"""

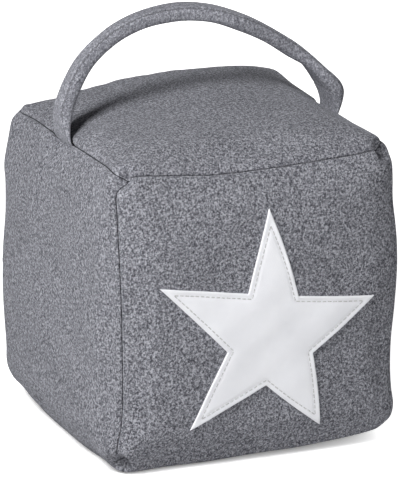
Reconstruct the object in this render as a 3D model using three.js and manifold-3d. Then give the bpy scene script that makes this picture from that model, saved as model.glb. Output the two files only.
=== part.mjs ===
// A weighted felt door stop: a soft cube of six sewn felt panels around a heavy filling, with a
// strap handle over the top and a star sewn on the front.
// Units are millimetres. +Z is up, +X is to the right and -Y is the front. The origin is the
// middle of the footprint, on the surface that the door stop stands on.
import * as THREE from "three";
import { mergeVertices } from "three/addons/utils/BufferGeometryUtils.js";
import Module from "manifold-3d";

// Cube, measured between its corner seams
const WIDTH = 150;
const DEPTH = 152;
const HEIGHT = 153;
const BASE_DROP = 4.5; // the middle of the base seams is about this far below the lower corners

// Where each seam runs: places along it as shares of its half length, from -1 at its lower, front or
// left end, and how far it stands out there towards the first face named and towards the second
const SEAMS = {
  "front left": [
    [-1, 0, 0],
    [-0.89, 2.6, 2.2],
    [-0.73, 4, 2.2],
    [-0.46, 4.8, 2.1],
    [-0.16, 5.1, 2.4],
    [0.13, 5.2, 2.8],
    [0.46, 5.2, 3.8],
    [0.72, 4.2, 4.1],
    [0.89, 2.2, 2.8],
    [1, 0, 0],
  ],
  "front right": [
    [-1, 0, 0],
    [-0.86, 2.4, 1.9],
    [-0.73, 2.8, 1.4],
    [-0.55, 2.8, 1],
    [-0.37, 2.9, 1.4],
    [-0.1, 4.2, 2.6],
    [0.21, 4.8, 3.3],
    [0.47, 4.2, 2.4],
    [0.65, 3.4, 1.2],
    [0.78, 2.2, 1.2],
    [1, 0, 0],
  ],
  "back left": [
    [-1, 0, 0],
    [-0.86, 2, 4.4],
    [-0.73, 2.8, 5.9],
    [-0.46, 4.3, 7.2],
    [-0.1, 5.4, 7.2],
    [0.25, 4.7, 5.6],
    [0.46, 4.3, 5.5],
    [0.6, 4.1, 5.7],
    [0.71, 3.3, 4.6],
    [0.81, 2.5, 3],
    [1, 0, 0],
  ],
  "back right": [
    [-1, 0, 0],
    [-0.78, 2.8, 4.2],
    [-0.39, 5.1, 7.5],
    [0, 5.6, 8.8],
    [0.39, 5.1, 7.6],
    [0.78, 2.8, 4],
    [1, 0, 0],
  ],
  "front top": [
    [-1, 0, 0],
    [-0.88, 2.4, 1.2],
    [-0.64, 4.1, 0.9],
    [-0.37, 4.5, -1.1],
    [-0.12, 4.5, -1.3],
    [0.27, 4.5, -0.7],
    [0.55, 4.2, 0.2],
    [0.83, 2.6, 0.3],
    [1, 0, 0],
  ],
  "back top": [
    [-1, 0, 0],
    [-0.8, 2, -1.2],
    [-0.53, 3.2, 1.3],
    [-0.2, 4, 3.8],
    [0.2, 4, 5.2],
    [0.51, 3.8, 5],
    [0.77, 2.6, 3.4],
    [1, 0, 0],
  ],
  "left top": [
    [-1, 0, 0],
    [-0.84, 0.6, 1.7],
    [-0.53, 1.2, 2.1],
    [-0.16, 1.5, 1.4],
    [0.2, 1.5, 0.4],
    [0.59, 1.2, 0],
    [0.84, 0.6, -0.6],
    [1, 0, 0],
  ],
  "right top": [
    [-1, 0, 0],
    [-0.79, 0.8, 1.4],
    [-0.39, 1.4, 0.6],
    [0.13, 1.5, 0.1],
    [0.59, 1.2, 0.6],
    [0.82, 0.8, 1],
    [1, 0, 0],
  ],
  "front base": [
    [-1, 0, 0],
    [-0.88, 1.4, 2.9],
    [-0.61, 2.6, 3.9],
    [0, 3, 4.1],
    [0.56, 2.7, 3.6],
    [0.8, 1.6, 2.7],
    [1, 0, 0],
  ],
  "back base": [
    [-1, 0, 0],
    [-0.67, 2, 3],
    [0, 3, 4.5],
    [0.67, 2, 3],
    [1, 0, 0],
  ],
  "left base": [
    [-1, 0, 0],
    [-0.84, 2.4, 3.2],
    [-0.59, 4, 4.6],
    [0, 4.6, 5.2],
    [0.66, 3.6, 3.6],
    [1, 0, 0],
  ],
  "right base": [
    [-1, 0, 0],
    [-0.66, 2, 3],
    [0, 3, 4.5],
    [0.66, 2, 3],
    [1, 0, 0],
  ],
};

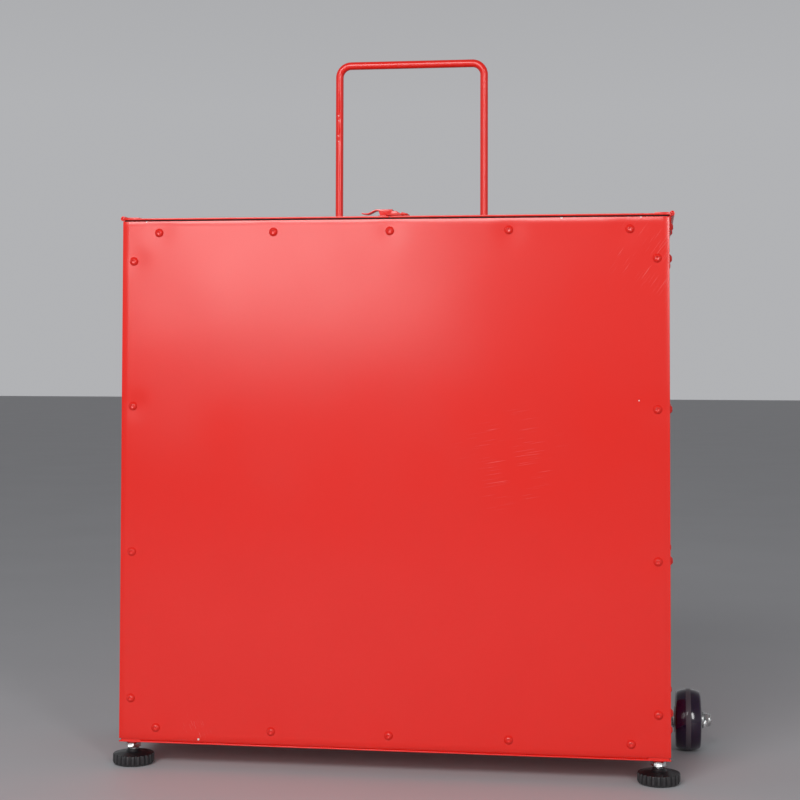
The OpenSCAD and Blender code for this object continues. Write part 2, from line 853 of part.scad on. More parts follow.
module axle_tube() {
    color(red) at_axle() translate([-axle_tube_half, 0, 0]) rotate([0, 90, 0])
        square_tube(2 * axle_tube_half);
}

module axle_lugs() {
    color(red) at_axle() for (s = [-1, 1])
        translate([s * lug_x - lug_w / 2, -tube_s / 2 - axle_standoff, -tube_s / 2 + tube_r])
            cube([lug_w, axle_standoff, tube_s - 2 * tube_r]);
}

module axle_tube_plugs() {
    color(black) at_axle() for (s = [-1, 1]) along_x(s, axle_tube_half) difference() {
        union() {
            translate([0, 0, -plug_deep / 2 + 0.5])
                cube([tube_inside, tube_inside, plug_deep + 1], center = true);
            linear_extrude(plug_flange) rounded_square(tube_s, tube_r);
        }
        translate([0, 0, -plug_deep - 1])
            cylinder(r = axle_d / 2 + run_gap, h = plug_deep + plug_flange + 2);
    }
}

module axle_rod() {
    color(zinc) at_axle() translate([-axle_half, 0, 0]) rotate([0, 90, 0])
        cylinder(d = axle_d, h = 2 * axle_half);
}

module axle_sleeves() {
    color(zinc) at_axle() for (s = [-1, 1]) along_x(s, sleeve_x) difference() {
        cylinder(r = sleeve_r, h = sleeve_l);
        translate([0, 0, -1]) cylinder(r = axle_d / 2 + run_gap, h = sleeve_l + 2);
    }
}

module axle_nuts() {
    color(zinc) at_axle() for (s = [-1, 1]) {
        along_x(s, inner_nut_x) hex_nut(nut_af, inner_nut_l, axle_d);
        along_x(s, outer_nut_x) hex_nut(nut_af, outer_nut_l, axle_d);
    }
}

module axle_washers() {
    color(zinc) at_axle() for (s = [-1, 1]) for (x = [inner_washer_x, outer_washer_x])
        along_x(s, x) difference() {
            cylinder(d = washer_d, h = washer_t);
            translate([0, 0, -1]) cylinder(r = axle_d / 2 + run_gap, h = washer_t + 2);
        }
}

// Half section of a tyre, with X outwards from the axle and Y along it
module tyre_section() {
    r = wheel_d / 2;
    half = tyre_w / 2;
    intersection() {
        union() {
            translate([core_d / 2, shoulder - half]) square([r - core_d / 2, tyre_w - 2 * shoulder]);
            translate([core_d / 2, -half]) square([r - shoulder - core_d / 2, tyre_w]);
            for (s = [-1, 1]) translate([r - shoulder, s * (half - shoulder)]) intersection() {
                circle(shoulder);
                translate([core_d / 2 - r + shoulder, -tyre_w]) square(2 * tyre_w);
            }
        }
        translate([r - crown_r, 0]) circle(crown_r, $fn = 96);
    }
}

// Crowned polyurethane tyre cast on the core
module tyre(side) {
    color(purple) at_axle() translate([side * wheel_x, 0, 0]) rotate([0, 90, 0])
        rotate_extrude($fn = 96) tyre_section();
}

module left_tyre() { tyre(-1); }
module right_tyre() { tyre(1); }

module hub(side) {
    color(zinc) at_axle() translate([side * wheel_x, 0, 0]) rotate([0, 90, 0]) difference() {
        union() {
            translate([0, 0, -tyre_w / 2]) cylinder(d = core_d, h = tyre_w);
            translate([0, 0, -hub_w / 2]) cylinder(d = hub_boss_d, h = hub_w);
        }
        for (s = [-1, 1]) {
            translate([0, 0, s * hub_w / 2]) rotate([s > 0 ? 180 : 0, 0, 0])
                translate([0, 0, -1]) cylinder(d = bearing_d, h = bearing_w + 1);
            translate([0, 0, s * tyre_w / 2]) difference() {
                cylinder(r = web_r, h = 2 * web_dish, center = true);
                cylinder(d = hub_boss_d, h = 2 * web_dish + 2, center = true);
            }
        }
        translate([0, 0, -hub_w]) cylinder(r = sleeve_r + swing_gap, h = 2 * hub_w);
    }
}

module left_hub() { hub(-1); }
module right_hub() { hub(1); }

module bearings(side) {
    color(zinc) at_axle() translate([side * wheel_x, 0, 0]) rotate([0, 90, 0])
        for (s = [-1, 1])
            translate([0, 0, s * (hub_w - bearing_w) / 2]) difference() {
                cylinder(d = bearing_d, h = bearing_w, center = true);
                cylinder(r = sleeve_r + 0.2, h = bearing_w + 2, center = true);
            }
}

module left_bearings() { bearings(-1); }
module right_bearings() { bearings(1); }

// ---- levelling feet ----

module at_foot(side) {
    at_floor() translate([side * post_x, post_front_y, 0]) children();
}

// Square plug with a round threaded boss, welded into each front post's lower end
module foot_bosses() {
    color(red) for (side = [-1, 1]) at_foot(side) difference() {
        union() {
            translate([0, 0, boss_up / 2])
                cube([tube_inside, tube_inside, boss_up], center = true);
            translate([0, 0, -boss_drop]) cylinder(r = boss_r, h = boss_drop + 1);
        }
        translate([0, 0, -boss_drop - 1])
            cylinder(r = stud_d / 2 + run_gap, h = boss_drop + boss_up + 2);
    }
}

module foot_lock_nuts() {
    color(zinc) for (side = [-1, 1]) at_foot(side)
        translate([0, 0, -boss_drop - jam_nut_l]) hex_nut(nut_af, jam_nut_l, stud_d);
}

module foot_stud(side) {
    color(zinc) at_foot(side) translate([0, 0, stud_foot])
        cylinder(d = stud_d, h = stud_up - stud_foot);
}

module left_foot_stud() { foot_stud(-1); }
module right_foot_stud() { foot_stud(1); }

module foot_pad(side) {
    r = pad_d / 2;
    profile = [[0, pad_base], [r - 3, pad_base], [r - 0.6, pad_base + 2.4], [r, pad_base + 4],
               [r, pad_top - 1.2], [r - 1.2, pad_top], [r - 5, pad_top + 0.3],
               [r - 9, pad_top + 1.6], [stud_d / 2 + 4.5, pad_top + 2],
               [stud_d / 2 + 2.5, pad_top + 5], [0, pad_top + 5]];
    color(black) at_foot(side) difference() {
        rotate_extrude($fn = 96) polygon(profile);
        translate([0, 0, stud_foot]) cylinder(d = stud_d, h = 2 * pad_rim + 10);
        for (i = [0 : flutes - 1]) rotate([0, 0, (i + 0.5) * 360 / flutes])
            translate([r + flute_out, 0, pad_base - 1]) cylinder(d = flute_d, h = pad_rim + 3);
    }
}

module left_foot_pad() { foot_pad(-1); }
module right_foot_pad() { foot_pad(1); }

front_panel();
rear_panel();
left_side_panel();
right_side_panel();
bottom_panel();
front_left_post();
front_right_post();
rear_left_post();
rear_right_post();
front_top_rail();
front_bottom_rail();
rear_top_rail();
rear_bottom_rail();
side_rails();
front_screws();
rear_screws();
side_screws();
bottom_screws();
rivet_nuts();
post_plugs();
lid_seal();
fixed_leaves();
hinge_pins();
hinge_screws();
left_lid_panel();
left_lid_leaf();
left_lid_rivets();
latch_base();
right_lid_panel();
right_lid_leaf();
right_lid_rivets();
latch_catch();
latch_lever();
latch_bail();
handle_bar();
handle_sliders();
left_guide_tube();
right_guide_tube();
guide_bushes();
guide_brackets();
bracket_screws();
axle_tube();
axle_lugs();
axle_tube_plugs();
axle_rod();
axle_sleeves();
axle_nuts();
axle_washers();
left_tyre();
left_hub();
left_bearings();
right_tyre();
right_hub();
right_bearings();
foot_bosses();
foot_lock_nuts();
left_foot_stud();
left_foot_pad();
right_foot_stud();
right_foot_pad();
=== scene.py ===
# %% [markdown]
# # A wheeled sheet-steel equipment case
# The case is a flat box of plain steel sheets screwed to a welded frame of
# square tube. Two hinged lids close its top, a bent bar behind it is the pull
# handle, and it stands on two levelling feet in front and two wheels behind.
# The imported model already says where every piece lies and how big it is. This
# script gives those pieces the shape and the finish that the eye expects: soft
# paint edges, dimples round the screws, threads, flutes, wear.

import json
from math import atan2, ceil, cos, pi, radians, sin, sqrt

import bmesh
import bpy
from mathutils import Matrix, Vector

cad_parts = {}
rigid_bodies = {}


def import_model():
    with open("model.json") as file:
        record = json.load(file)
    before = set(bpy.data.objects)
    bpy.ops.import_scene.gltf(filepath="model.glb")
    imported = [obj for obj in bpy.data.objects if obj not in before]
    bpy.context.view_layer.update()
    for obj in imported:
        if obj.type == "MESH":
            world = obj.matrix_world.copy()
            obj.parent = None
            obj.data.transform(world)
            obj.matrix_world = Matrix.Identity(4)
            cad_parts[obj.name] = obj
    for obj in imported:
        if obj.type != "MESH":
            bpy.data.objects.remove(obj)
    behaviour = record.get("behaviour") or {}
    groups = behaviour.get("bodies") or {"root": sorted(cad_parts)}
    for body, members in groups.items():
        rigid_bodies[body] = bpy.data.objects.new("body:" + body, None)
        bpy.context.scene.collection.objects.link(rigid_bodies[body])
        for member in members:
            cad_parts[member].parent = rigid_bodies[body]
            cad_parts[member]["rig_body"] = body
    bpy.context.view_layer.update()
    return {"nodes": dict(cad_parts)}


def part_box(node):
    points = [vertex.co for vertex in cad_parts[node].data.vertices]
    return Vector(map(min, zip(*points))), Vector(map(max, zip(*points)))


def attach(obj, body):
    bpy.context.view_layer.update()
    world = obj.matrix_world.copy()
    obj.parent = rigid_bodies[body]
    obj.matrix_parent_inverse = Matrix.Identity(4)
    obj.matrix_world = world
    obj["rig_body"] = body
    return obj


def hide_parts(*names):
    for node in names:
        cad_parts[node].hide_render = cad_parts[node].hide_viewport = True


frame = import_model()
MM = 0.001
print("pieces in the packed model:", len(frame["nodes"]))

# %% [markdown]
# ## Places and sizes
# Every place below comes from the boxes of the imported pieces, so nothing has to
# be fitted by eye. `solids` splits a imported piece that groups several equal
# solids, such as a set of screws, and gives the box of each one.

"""

Copy out precisely the lines that begin at the line containing "front_panel();" and end at the line containing "from math import", including both; write nothing else.

■ Solution for this task
front_panel();
rear_panel();
left_side_panel();
right_side_panel();
bottom_panel();
front_left_post();
front_right_post();
rear_left_post();
rear_right_post();
front_top_rail();
front_bottom_rail();
rear_top_rail();
rear_bottom_rail();
side_rails();
front_screws();
rear_screws();
side_screws();
bottom_screws();
rivet_nuts();
post_plugs();
lid_seal();
fixed_leaves();
hinge_pins();
hinge_screws();
left_lid_panel();
left_lid_leaf();
left_lid_rivets();
latch_base();
right_lid_panel();
right_lid_leaf();
right_lid_rivets();
latch_catch();
latch_lever();
latch_bail();
handle_bar();
handle_sliders();
left_guide_tube();
right_guide_tube();
guide_bushes();
guide_brackets();
bracket_screws();
axle_tube();
axle_lugs();
axle_tube_plugs();
axle_rod();
axle_sleeves();
axle_nuts();
axle_washers();
left_tyre();
left_hub();
left_bearings();
right_tyre();
right_hub();
right_bearings();
foot_bosses();
foot_lock_nuts();
left_foot_stud();
left_foot_pad();
right_foot_stud();
right_foot_pad();
=== scene.py ===
# %% [markdown]
# # A wheeled sheet-steel equipment case
# The case is a flat box of plain steel sheets screwed to a welded frame of
# square tube. Two hinged lids close its top, a bent bar behind it is the pull
# handle, and it stands on two levelling feet in front and two wheels behind.
# The imported model already says where every piece lies and how big it is. This
# script gives those pieces the shape and the finish that the eye expects: soft
# paint edges, dimples round the screws, threads, flutes, wear.

import json
from math import atan2, ceil, cos, pi, radians, sin, sqrt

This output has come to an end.